Голицын многому научился, в том числе терпению, быть может, наиболее недостававшей ему добродетели. Несмотря на все усиливающуюся боль в ногах, он ходил по урокам пешком, ведь самый рваный «Ванька» драл пятачок, а то и гривенник. Лишь направляясь в отдаленные концы города, князь вынужден был нанимать извозчика, и тот сразу начинал ныть: овес нынче не укупишь, весь заработок коню на прокорм идет, а в избе голодные ребятишки плачут. «Да ты, братец, побогаче меня», — смеясь, говорил князь, но всегда давал на чаек, уж больно ему нравилась ласково-хитрая и мягко-неотставучая ярославская манера. Позже, когда приедет его подруга с «последней отрадой слабеющих очей», как пышно именовался незаконнорожденный, наладит быт, приобретет в рассрочку рояль, оборудует музыкальную комнату, Голицын будет принимать большую часть учеников на дому, что позволит еще увеличить их число, а покамест с усилием, хоть и не без удовольствия, он мерил широким, затрудненным шагом Ярославль, любуясь золотыми куполами соборов Спасского монастыря, красивыми особняками, опрятными улицами, смаргивая ослепительные выблески Волги и прозоры меж зданиями и деревьями, и думал: какая она большая и усердная, как верно служит России и как много видела — и алую кровь, и черный пот, как много слышала песен — любви, истомы, гульбы, бесстрашия молодецкого.
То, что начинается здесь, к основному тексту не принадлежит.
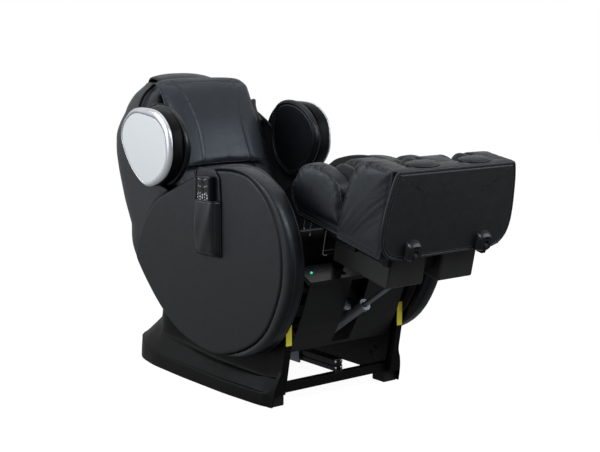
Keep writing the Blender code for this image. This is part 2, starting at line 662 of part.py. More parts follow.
PAD_DEEP = 0.048
RAIL_DEEP = 0.125
RAIL_X = 0.115


def back_pads():
    block("back_pad", (-0.265, 0.0, 0.0), (0.265, PAD_DEEP, 0.640), SOFT, recline_axis, BACK, bevel=0.014)
    crown = smooth([(0.712, 1.030), (0.706, 1.098), (0.735, 1.130), (0.785, 1.134), (0.808, 1.108), (0.810, 1.040)], 3)
    plate("head_pad", crown, -0.155, 0.155, LEATHER, recline_axis, bevel=0.012)
    flap = smooth([(0.760, 1.146), (0.800, 1.166), (0.862, 1.174), (0.890, 1.160), (0.900, 1.134), (0.880, 1.1385), (0.840, 1.1435)], 3)
    plate("top_flap", flap, -0.130, 0.130, LEATHER, recline_axis)


def pillow():
    outline = smooth([(0.490, 0.826), (0.545, 0.955), (0.608, 1.110), (0.640, 1.152), (0.690, 1.160)], 3)
    outline += [(0.712, 1.140), (0.690, 1.118), (0.6570, 1.1085), (0.5180, 0.8105), (0.502, 0.808)]
    return plate("pillow", outline, -0.205, 0.205, LEATHER, pillow_axis, bevel=0.010)


def back_frame():
    """Rails that the massage carriage climbs, and the arms down to the backrest's hinge."""
    made = rod("back_frame", (-RAIL_X, RAIL_DEEP, 0.0), (-RAIL_X, RAIL_DEEP, 0.60), 0.011, STEEL, recline_axis, BACK)
    parts = [rod("rail_left", (RAIL_X, RAIL_DEEP, 0.0), (RAIL_X, RAIL_DEEP, 0.60), 0.011, frame=BACK)]
    for height, half in ((0.006, 0.240), (0.594, 0.220)):
        parts.append(rod(f"cross_{half}", (-half, RAIL_DEEP, height), (half, RAIL_DEEP, height), 0.010, frame=BACK))
    foot = BACK @ Vector((0, RAIL_DEEP, 0.006))
    turn = math.degrees(math.atan2(foot.z - RECLINE_PIVOT[1], foot.y - RECLINE_PIVOT[0]))
    outline = (arc(RECLINE_PIVOT, 0.016, turn + 90, turn + 270, 10)
               + arc((foot.y, foot.z), 0.016, turn - 90, turn + 90, 10))
    for side in (-1, 1):
        xs = sorted((side * 0.2310, side * 0.2415))
        parts.append(plate(f"recline_arm_{side}", outline, *xs))
    combine(made, parts)
    holes = [rod("recline_bore", (-0.3, *RECLINE_PIVOT), (0.3, *RECLINE_PIVOT), 0.0083, sides=16)]
    return cut(made, holes)


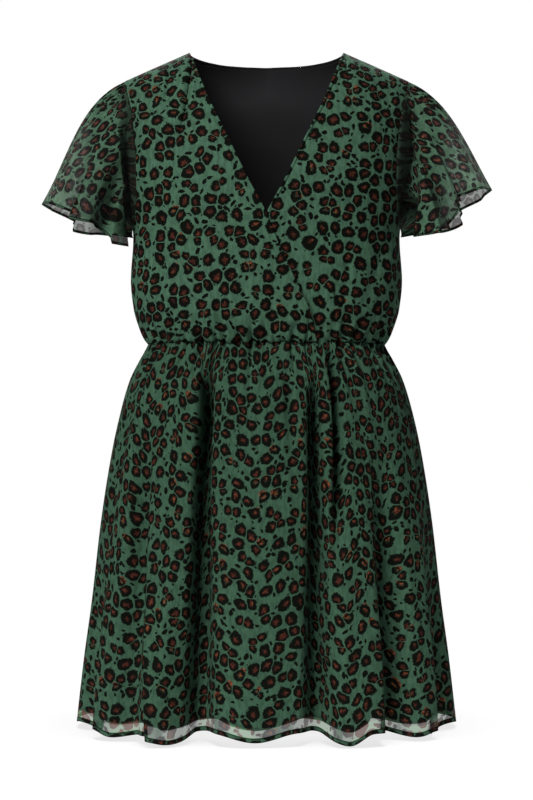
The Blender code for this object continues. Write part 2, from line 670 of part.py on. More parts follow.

И душа его отзывалась своей музыкой слитным голосом бурлацких и разбойных ватаг.

В броне профессионального достоинства Голицын был равнодушен к тому, как будут принимать его в домах местной знати и местных миллионщиков. Конечно, он не потерпит никакого ущерба своей гордости, готов защищать ее оружием от одних, ударом увесистого кулака от других. Но вместе с тем он не претендовал ни на предупредительность, ни на внимание хозяев к своей персоне. Он знал, что давно уже не персона, но человек часто не видит себя со стороны (изнутри — тоже), ему и невдомек было, что никогда еще не выглядел он так вельможно, не был до такой степени Гедиминовичем, как в эти бедные дни по возвращении на родину. Он был скромен, молчалив и любезен, чванство, высокомерие, пренебрежение к людям, вся азиатчина, мешающая даже самым знатным на Руси стать настоящими аристократами, отвалилась от него, как короста с отболевшего тела. Но то ценное, высокое, что передалось ему от достойных и смелых предков, шедших на плаху и пытку, в тюрьму и ссылку ради общерусской правды, как они ее понимали, что делало их бесстрашными воинами и государственными мужами, осталось в князе и наделяло таким превосходством над окружающими, что спина невольно сгибалась, улыбка разжимала надменный рот, и каждый барин или толстосум понимал свое место.